On 5 June, Professor Deniz Selman from Bogazici University presented the paper titled “Simultaneous Auctions with Private and Common Values,” which he co-authored with Deniz Nemli. In a simultaneous auction, every bidder submits bids on an item simultaneously. The paper discusses a situation where an item’s value can be of two types, one in which the bidders have private values and another where the value of the item is a publicly known common value.


Prof. Selman started his talk by providing some real life examples of such auctions, for example: contractors bidding for a specialized government contract whose value is complementary to a contractor’s qualities (private value) and another more straightforward government contract (common value); firms in a labor market bidding for specialized/managerial workers (private value) and unspecialized/clerical workers (common value); and home buyers bidding for a house in which they will live (private value) and a house which they will rent out at market price (common value).

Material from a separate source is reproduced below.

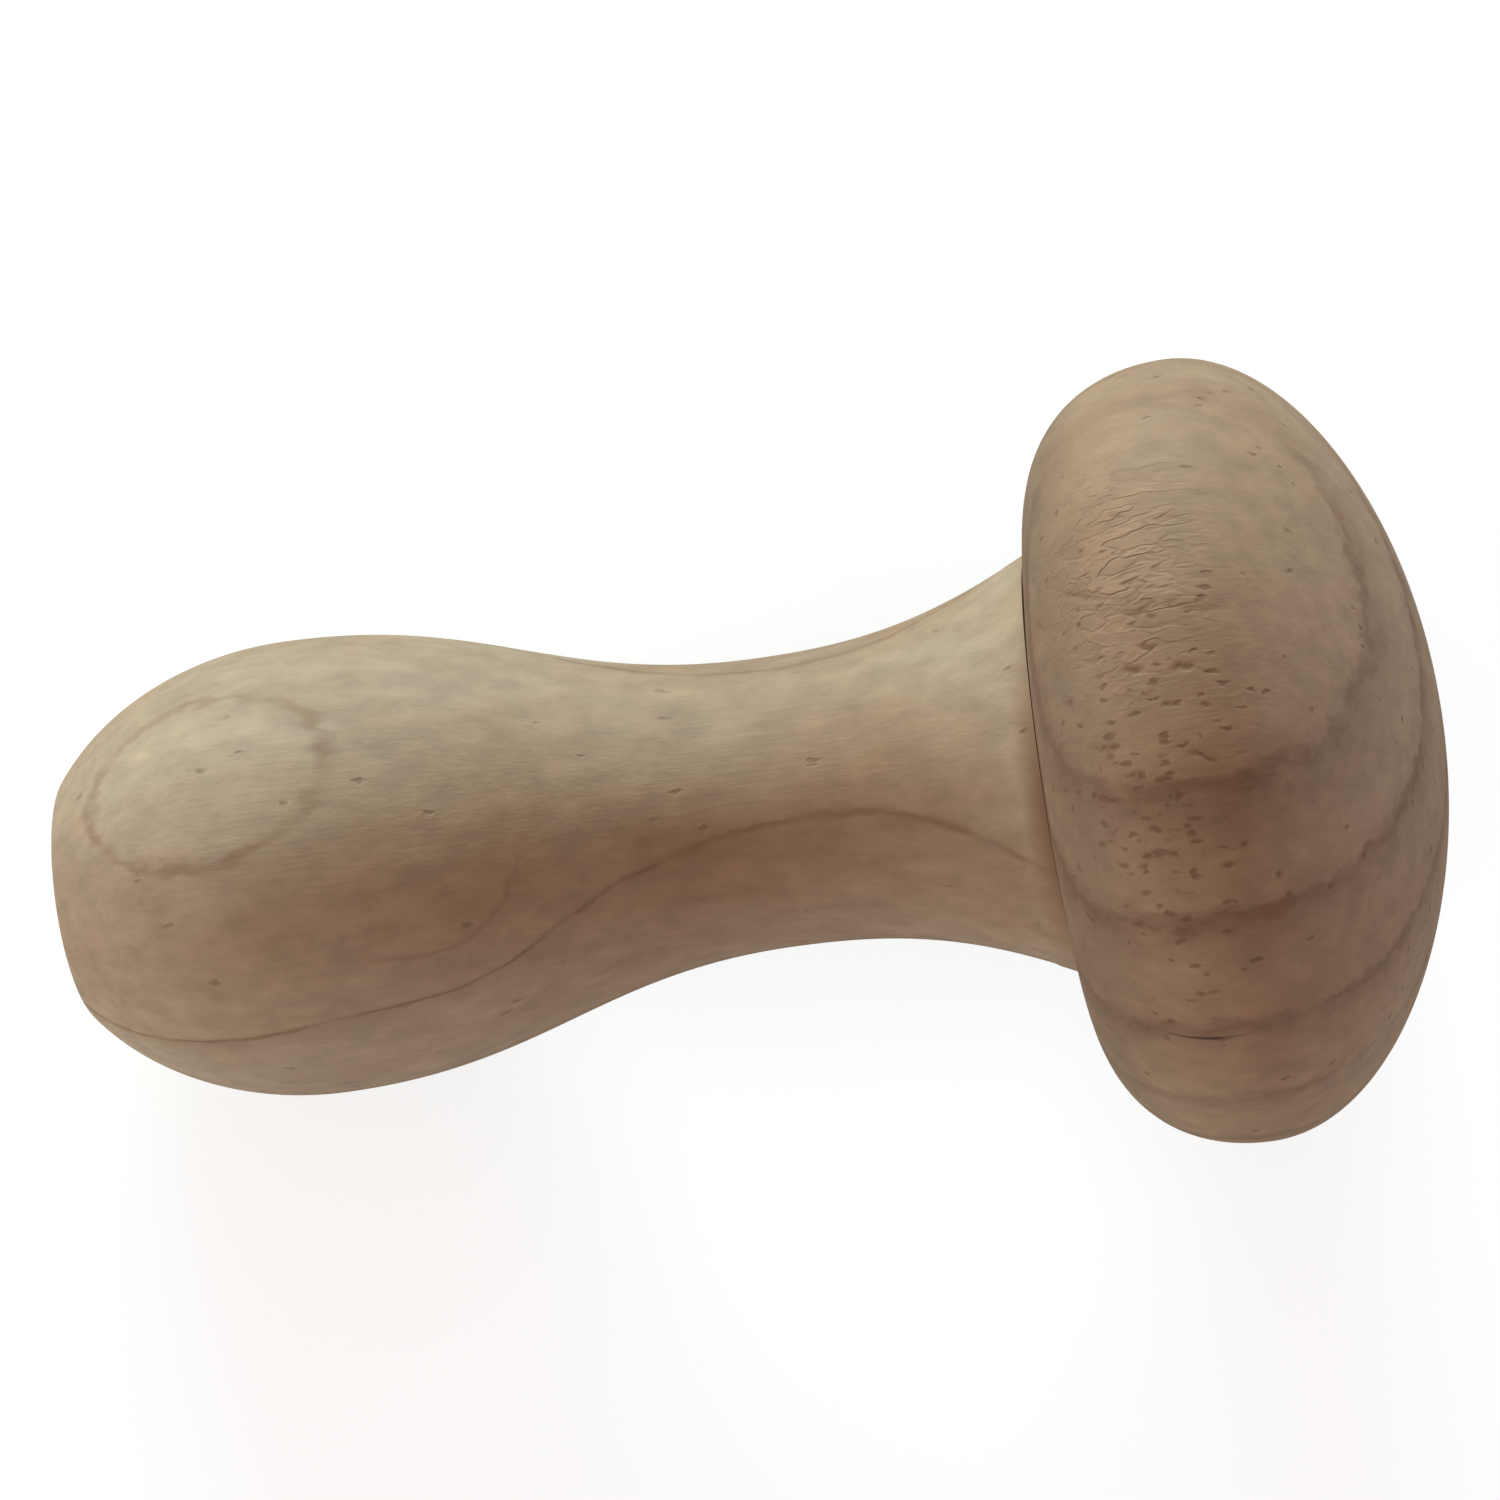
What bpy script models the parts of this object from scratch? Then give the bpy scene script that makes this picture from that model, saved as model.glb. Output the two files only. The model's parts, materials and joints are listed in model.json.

In the paper the authors analyzed two simultaneous sealed-bid auctions in which the number of bidders is n. The seller must choose to participate in just one auction and announce whether his/her good is sold via a first-price or second-price auction. After the auction types are announced, bidders simultaneously decide (1) in which auction to participate and (2) their bid in the selected auction. Bidders thus make their bids without knowing the number of other participants in the same auction. Bidders choose the auctions according to a cut-off strategy: only those with a sufficiently high private value will choose the private auction. In solving for market equilibrium, the authors find that revenue equivalence (according to which a seller’s revenue is the same regardless of whether it is a first - or second-price auction) holds in both auctions when all bidders play the same strategy (symmetric equilibrium), but does not necessarily hold if all bidders do not choose the same strategy (asymmetric equilibrium).

ISET would like to thank Prof. Selman for presenting a very interesting, informative and useful seminar to the ISET community.